Archaeology was not the sole cause of Jacquetta’s celebrity. She was a founder member of the Campaign for Nuclear Disarmanent, a cause entitely in keeping with her unique perspective of human evolution from its fossil forms to its ability to create art and poetry. She feared for its future, and her knowledge of science was enough to reinforce in her the passion to raise public awareness of the threat of unchecked technological progress.

If she had a collaborator for her archaeology in Christopher Hawkes, in Jack Priestley she had a soulmate who understood her completely. She was his ‘honey of a girl’, with whom he shared the balance that his Jungian beliefs had helped him understand. His celebrated wartime broadcasts had already given hima captive audience. In article in the New Statesman in 1957 he expressed the concerns of thousands of people in post War Britain in a warning about rampant industrialization – ‘Patterns of living that have existed for thousands of years are destroyed within a generation’ he wrote, sharing a sensibilty of Jacquetta’s longue duree of humankind, with an impatience to get his words out and heard or read.

If Jacquetta had met her match in Jack, she had been made aware of the possibility of physical love a year before in a passionate affair with the poet and music critic, Walter Turner. This head-on meeting of intellectualism and physicality, mediated through her other great love of art in all its forms, inspired Jacquetta to poetry. The one slim volume she produced also illuminated her passion - ‘interest would be too cool a word’ she had always said - for the subject of archaeology.

Jacquetta meant, and means, different things to different people. Those who were close to Christopher at the time of their divorce never forgave her for it. A generation of archaeologists weaned on archaeology as pure science find her subjectivity embarrassing and demeaning; in private, if not in public, some esteemed academics regard her popularisation of the subject as self-centred and trivialising, and counter-productive to scientific advances.

And yet, there is a new rank of archaeologists with whom Jacquetta’s humanistic values is striking a chord. More often in emails and letters from America, people have made contact with me asking for more information about her, telling me how highly they regard her work. They also begun to refer to it in academic papers. Some enthusiasts say they never stopped believing in her, and hoped the time would turn again in Jacquetta’s favour. One result of the enormous interest in archaeology in universities, and in relationship with popular media, is that non- archaeologists - Jacquetta’s prime audience - are being encouraged to have contact with the past by simply walking through its landscapes, and encountering it by other ways than digging. In universities excited by Contemporary Archaeology, such as Stanford and Bristol, the teaching of landscape archaeology is enlivened with new concepts gathered from other disciplines among them film, art, drama and photography, with which Jacquetta Hawkes was engaging 50 years ago.

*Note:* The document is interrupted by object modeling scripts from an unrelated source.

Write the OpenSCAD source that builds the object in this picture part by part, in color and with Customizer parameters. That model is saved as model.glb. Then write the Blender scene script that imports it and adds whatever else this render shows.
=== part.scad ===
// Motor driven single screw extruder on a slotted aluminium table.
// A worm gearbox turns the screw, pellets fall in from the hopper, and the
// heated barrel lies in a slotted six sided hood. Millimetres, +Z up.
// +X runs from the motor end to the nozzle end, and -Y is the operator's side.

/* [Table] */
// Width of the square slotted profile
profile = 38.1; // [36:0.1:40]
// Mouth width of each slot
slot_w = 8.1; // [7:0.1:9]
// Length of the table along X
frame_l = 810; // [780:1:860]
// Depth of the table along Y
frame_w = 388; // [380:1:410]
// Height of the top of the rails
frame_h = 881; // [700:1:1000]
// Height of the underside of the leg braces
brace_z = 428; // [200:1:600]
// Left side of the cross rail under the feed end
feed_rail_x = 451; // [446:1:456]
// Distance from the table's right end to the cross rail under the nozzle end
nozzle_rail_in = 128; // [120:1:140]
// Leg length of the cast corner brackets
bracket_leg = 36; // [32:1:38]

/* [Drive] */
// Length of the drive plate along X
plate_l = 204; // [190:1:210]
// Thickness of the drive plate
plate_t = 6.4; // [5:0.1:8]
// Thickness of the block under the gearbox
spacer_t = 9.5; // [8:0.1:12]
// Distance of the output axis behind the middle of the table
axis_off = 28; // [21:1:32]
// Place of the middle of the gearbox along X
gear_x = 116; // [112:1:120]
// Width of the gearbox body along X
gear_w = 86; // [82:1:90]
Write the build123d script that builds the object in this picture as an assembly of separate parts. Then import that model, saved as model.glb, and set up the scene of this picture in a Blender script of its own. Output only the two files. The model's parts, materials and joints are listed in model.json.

As I explain more fully in my author preface, this online version on Jacquetta is designed to provide a narrative of a lesser-known life: a literary excavation. It will be complemented by a full hard copy publication, which will include full references, illustrations, and quotations of archive material which requires special permissions, or is particularly sensitive. (Not least, this will include material not available in the archive). It will also complement the ongoing work being done in the University of Bradford's JB Priestley Library, Special Collections.

I thought it important to get Jacquetta "out there" after several years of finding no publisher interested even in the idea of a biography of this remarkable woman, mostly for the simple reason that people had not heard of her. With at least four Priestley biographies published, and one on Christopher Hawkes, I found this omission extraordinary. This biography-in-progress is a way of contextualising her major contribution to 21st century archaeology.